Neue Unternehmensgründungen zur Marktanpassung
Doch die digitale Transformation blieb für Wolfram Michallik nicht auf das Unternehmen WERO und dessen technologische Modernisierung beschränkt. Die Verantwortlichen haben zusätzliche neue Geschäftsmodelle entwickelt – etwa im Bereich eCommerce durch die Gründung des Tochterunternehmens Flexeo: „Digitalisierung funktioniert nur, wenn man an die Grundfesten des eigenen Geschäftsmodells geht. Flexeo ist so ein Beispiel für eine Ausgründung, wo wir das eigene Geschäftsmodell noch einmal abgebildet haben, aber auf einer vollkommen anderen Basis, nämlich komplett ohne Vertriebsaußendienst“, erklärt der Unternehmer. Auf diese Weise konnte ein neues Preisniveau erreicht und ein neuer Markt erschlossen werden, der zuvor nicht zugänglich war.

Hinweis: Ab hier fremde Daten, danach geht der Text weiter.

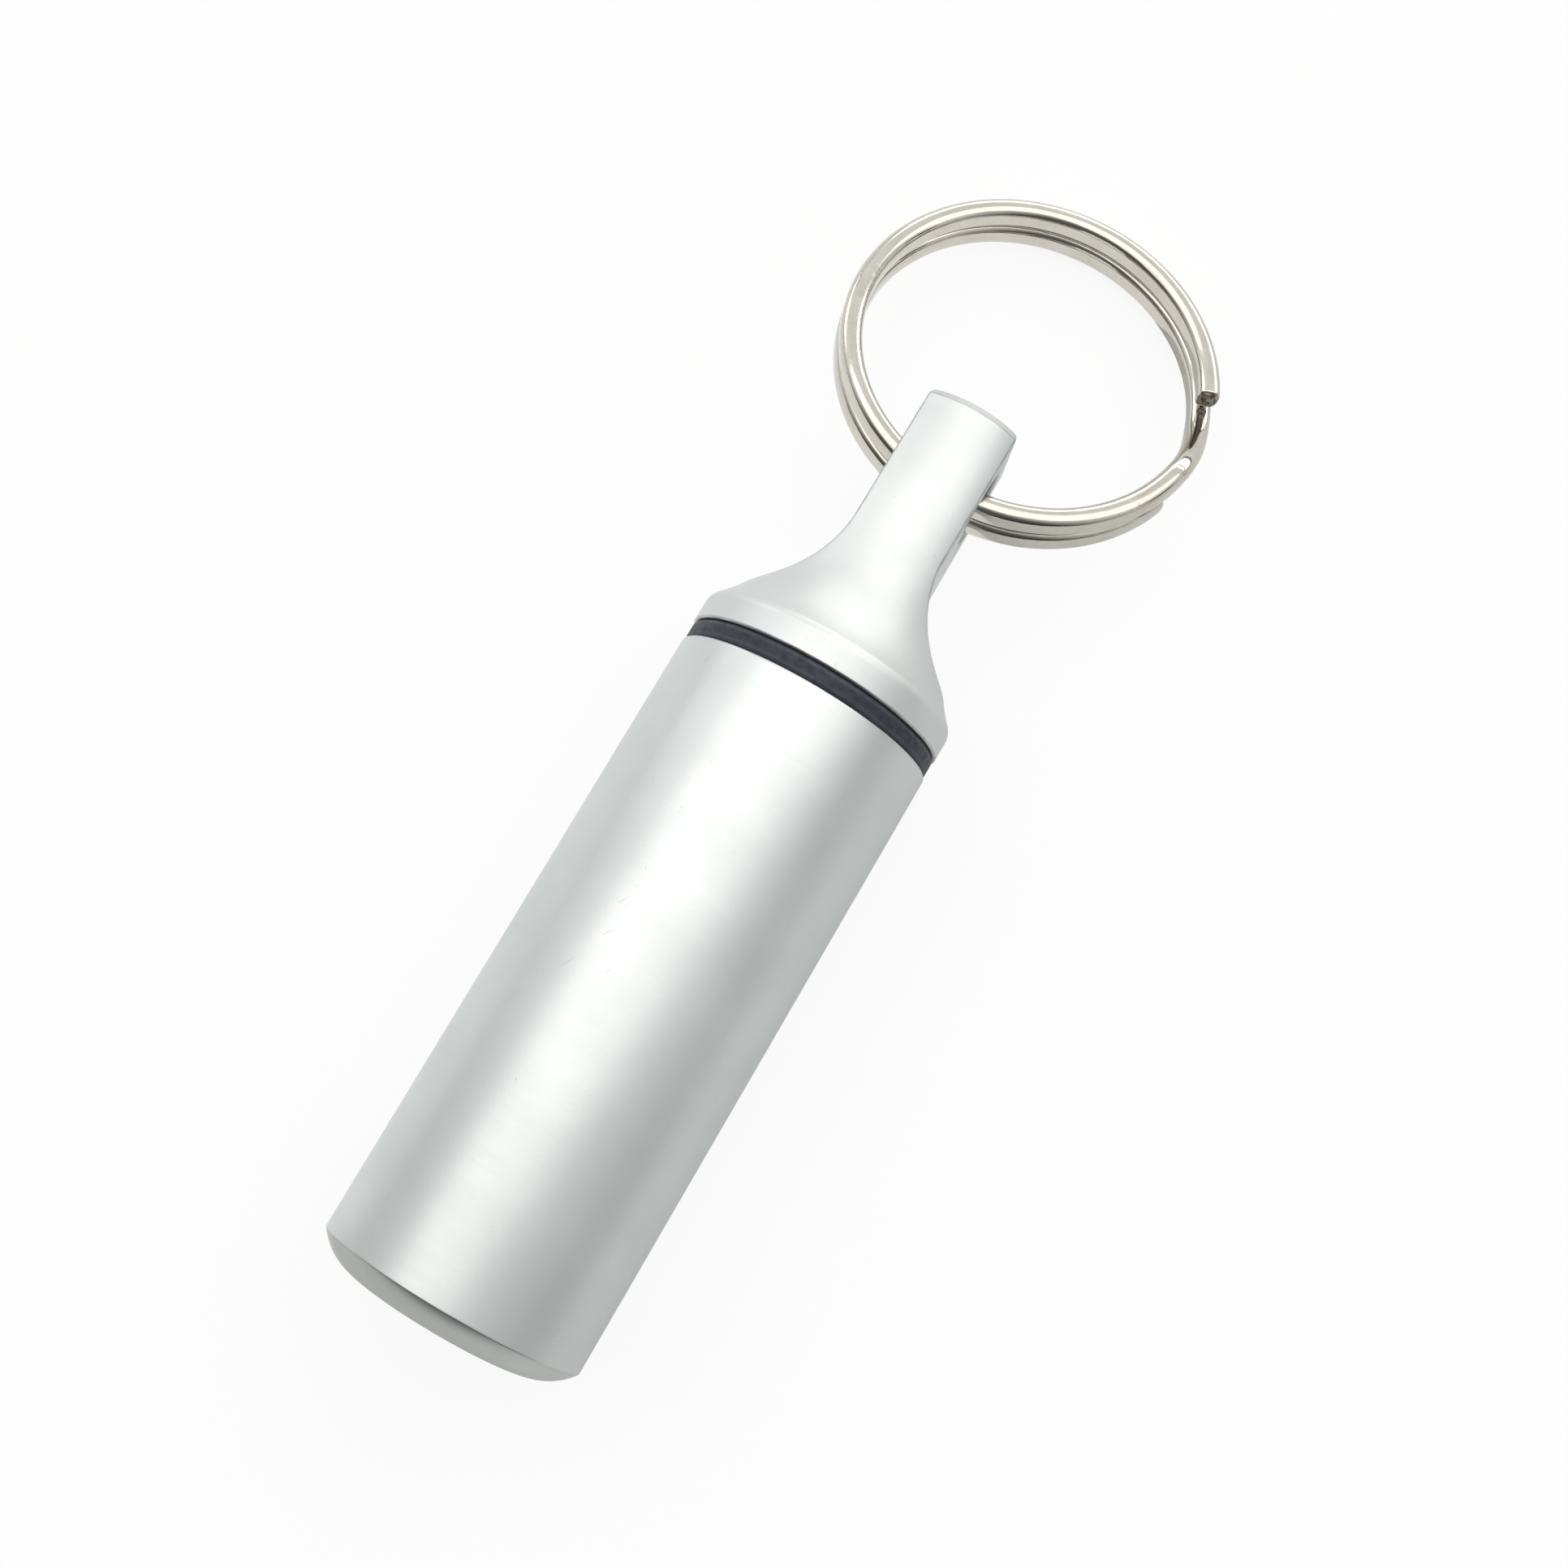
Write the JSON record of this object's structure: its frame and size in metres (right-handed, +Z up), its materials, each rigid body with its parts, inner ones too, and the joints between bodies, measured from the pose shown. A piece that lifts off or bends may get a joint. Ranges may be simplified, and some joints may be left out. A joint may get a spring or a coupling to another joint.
{
  "type": "pill fob keychain",
  "caption": "Slim metal pill container with a rubber-sealed screw cap that narrows to a flat tongue, hung on a split key ring.",
  "frame": {"origin": "centre of the closed bottom face of the container body", "axes": "+X along the fob's axis from the closed bottom to the tongue and the ring; +Z up from the table it lies on, which is at Z = -8 mm; the cross hole in the tongue runs along Y"},
  "size_m": [0.0771, 0.0236, 0.016],
  "materials": {
    "body_metal": "fine bead-blasted and clear anodised, satin",
    "cap_metal": "fine bead-blasted and clear anodised, satin",
    "seal_rubber": "moulded nitrile rubber, dull dark slate",
    "ring_steel": "bright nickel-plated spring steel"
  },
  "bodies": {
    "container": {"container_body": "body_metal"},
    "seal": {"o_ring": "seal_rubber"},
    "cap": {"screw_cap": "cap_metal"},
    "ring": {"split_ring": "ring_steel"}
  },
  "joints": [
    {"name": "seal_lift", "type": "slide", "parent": "container", "child": "seal", "axis": [1, 0, 0], "range_m": [0, 0.005]},
    {"name": "cap_turn", "type": "hinge", "parent": "seal", "child": "cap", "pos_m": [0.0407, 0, 0], "axis": [1, 0, 0], "range_deg": [0, 1800]},
    {"name": "ring_swing", "type": "hinge", "parent": "cap", "child": "ring", "pos_m": [0.05478, 0, -0.0002], "axis": [0, 1, 0], "range_deg": [-165, 133]}
  ],
  "couplings": [
    {"joint": "seal_lift", "follows": "cap_turn", "m_per_rad": 0.00015915}
  ]
}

Darüber hinaus gab es noch eine zweite Ausgründung, die ebenfalls auf die Digitalisierung einzahlte: die Online-Agentur Upshift Media. „Wir haben eine eigene Online-Agentur gegründet, weil wir gesagt haben, wir brauchen junge, kluge Leute, die versiert sind im Online-Marketing, die eine coole Agentur statt eines Unternehmens suchen“, begründet Wolfram Michallik diesen Schritt. Damit können sowohl interne Kunden aus der eigenen kleinen Unternehmensgruppe bedient werden als auch externe – alleine über WERO wäre das nicht umzusetzen gewesen.
Zeit für Mitarbeiterideen
Unserem Interviewgast ist es beim Thema Digitalisierung im Speziellen, aber auch im Blick auf die unternehmerische Weiterentwicklung im Allgemeinen zudem wichtig, dass Mitarbeiter die Möglichkeit haben, sich selbst einzubringen. Zehn Prozent ihrer Zeit können sie auf eigene Ideen verwenden, wodurch schon viele Weiterentwicklungen von Produkt- und Dienstleistungen realisiert werden konnten. Wer für seine Idee zwei oder drei Mitstreiter unter den Kollegen findet, kann davon ausgehen, dass sie zumindest eine gewisse Substanz hat. „Wenn du keinen findest, dann ist sie vielleicht nicht so gut, das hat sich dann von selbst erledigt“, so Wolfram Michallik. Dieses Vorgehen hat sich bereits nach zwei Jahren ausgezahlt: 20 Projekte waren bereits in der Pipeline und ein Dutzend umgesetzt.
Fehler bei der Digitalisierung
Was die praktische Umsetzung von Digitalisierungsmaßnahmen anbelangt, ist Wolfram Michallik überzeugt: „Der größte Fehler, den man bei der Digitalisierung machen kann ist, sie der IT-Abteilung zu überlassen.“ Zumindest dann, wenn es nicht um Prozess-, sondern die Kundenorientierung geht. Da braucht es vor allem Menschen, die im Kontakt mit den Kunden sind, und weniger einen Fokus auf Technik. Hilfreich ist auch die Frage: „Wenn das eigene Geschäft heute gegründet werden würde und man nicht die ganze Historie hätte, wie würde es dann aussehen?“ Eine solche Hinterfragung des Geschäftsmodells – zu der auch die Analyse von Schwachstellen im Betrieb gehört, also die Frage, wo und wie das Unternehmen angreifbar und verwundbar ist – braucht allerdings die Rückendeckung der obersten Führungsriege. Denn: Nur so kann eine erfolgreiche Business-Transformation gelingen.